Interpret error codes in Synapse Analytics

There are many factors that can play into why a spark application fails in Azure Synapse Analytics today. For instance, it can be due to a system error or even a user related error. Previously, all errors corresponding to failing jobs on Synapse Analytics were surfaced with a generic error code displaying LIVY_JOB_STATE_DEAD. This error code gave no further insight into why the job has failed. It requires significant effort to identify the root cause by digging into the driver, executor, Spark Event, Livy logs, and find a resolution.

Screenshot of Apache Spark error code without detailed message.

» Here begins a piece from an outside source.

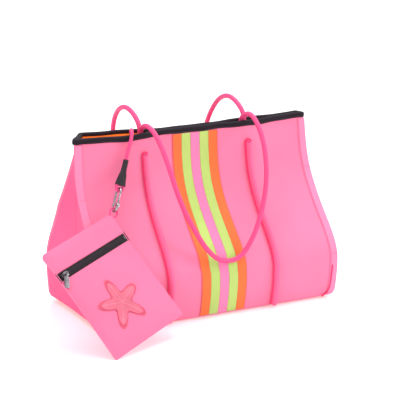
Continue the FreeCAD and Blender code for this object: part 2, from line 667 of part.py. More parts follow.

We have introduced a more precise list of error codes that replaces the previous generic message. The new message describes the cause of failure. Whenever a job fails on Azure Synapse Analytics, the error handling feature parses and checks the logs on the backend to identify the root cause. It then displays a message to the user on the monitoring pane along with the steps to resolve the issue.

Screenshot of Apache Spark error code with detailed message.

Enable error classification in Synapse

The error classification feature can be enabled or disabled by setting the following Spark configuration to true or false at the job or pool level:

livy.rsc.synapse.error-classification.enabled

The following section lists some error types that are currently supported. We are continuously refining and adding more to these error codes by improving our model.

Error code categories

Each error code falls under one of the following four buckets:

  1. User - Indicating a user error
  2. System - Indicating a system error
  3. Ambiguous - Could be either user or system error
  4. Unknown - No classification yet, most probably because the error type isn't included in the model

Error code examples for each classification type

Spark_User_TypeError_TypeNotIterable

In Python, the error TypeError: argument of type 'insert type' is not iterable occurs when the membership operator (in, not in) is used to validate the membership of a value in non iterable objects such as list, tuple, dictionary. This is usually due to the search of value in a non-iterable object. Possible solutions:

  • Check if the value is present in the iterable object.
  • If you want to check one value to another, use logical operator instead of Membership Operator.
  • If the membership operator contains "None" value, it won't be able to iterate, and a null check or assigned default must be done.
  • Check if the type of the value used can actually be checked and the typing is correct.

Spark_System_ABFS_OperationFailed

An operation with ADLS Gen2 has failed.

This error occurs typically due to a permissions issue.

Ensure that for all ADLS Gen2 resources referenced in the Spark job, has "Storage Blob Data Contributor" RBAC role on the storage accounts the job is expected to read and write from. Check the logs for this Spark application. Navigate to your Synapse Studio, select the Monitor tab from the left pane. From the Activities section, select Apache Spark Applications and find your Spark job from the list. For the ADLS Gen2 storage account name that is experiencing this issue, inspect the logs available in the Logs tab at the bottom part of this page.

Spark_Ambiguous_ClassLoader_NoClassDefFound

A class required by the code could not be found when the script was run.

Please refer to the following pages for package management documentation:

For Notebook scenarios: Apache Spark manage packages for interactive jobs

For Spark batch scenarios (see section 6): Apache Spark manage packages for batch jobs

Ensure that all the code dependencies are included in the JARs Synapse runs. If you do not or cannot include third party JARs with your own code, ensure that all dependencies are included in the workspace packages for the Spark pool you are executing code on, or they are included in the "Reference files" listing for the Spark batch submission. See the above documentation for more information.

Spark_Unknown_Unknown_java.lang.Exception

An unknown failure, the model wasn't able to classify.

The error codes (including and beyond the list shown above) along with the troubleshooting instructions on how to resolve the issue will show up on the Synapse Studio application error pane if this feature is enabled.

Note

If you built any tooling around the Synapse monitoring job that checks for a failing job by filtering the LIVY_JOB_STATE_DEAD error code, your app would no longer work. Because the returned error codes would be different as mentioned above. Modify any scripts accordingly in order to utilize this feature or disable the feature if it's not needed.